▶ _DATA SHOWN_
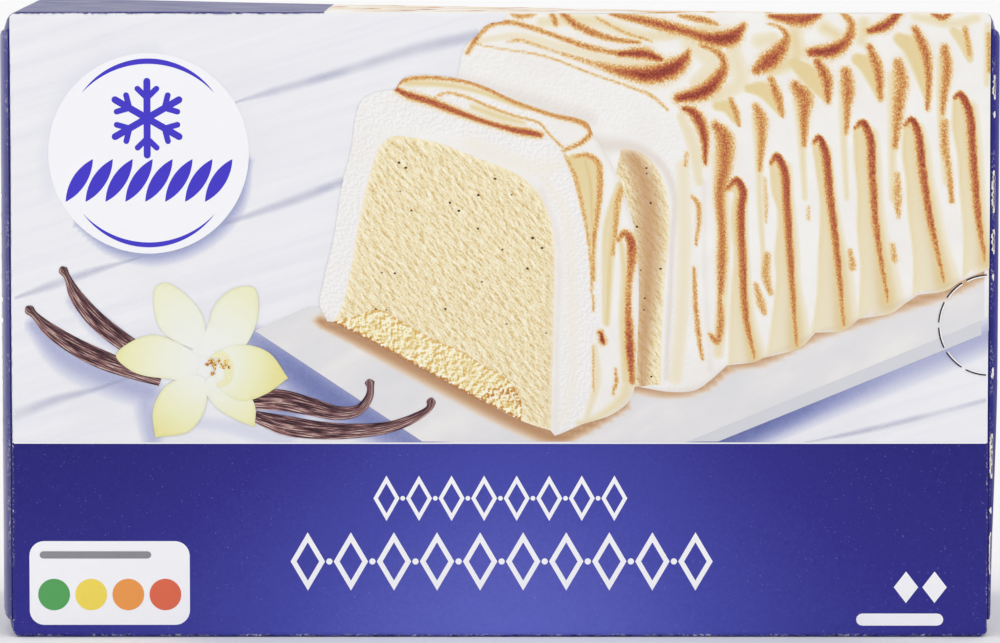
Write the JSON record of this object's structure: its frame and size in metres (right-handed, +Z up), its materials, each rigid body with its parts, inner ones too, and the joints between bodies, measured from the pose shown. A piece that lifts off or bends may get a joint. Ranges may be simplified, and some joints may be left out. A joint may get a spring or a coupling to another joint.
{
  "type": "frozen dessert carton",
  "caption": "Shut folding carton for a frozen meringue dessert, with a printed front, sprung end flaps and a half-round press-in opening tab.",
  "frame": {"origin": "middle of the base, on the surface the carton stands on", "axes": "+X along the carton's length, -Y out of the printed front panel, +Z up"},
  "size_m": [0.2466, 0.091, 0.1535],
  "materials": {
    "printed_board": "gloss varnish",
    "blue_board": "gloss varnish"
  },
  "bodies": {
    "root": {"carton_body": "printed_board", "left_end_flap": "blue_board", "right_end_flap": "blue_board"}
  },
  "joints": []
}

▶ _PROBLEM REQUIREMENTS_
Copy all the lines, exactly.

▶ _RESULT OF THE EXERCISE_
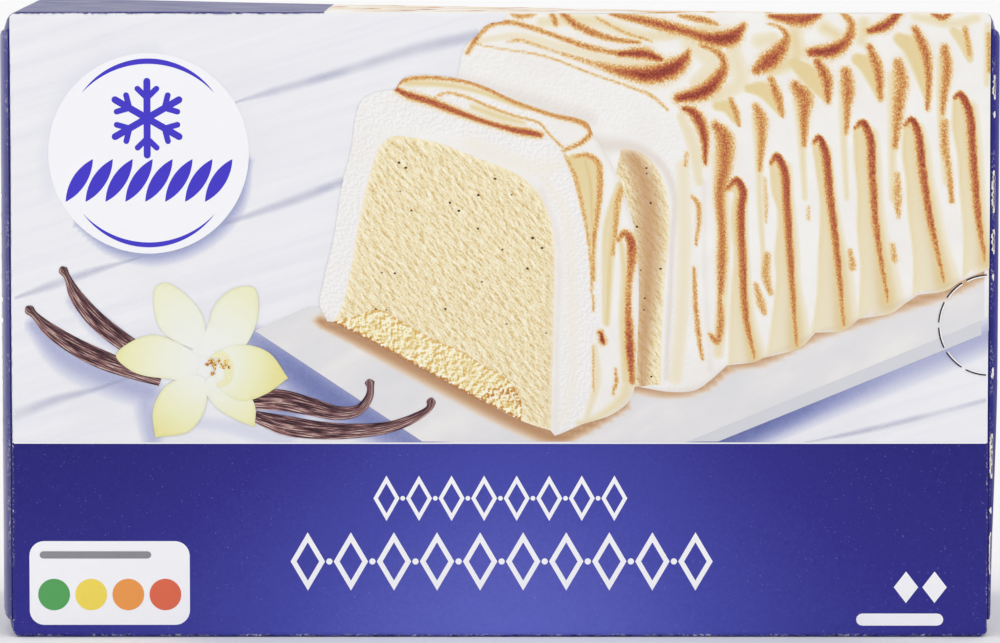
Write the JSON record of this object's structure: its frame and size in metres (right-handed, +Z up), its materials, each rigid body with its parts, inner ones too, and the joints between bodies, measured from the pose shown. A piece that lifts off or bends may get a joint. Ranges may be simplified, and some joints may be left out. A joint may get a spring or a coupling to another joint.
{
  "type": "frozen dessert carton",
  "caption": "Shut folding carton for a frozen meringue dessert, with a printed front, sprung end flaps and a half-round press-in opening tab.",
  "frame": {"origin": "middle of the base, on the surface the carton stands on", "axes": "+X along the carton's length, -Y out of the printed front panel, +Z up"},
  "size_m": [0.2466, 0.091, 0.1535],
  "materials": {
    "printed_board": "gloss varnish",
    "blue_board": "gloss varnish"
  },
  "bodies": {
    "root": {"carton_body": "printed_board", "left_end_flap": "blue_board", "right_end_flap": "blue_board"}
  },
  "joints": []
}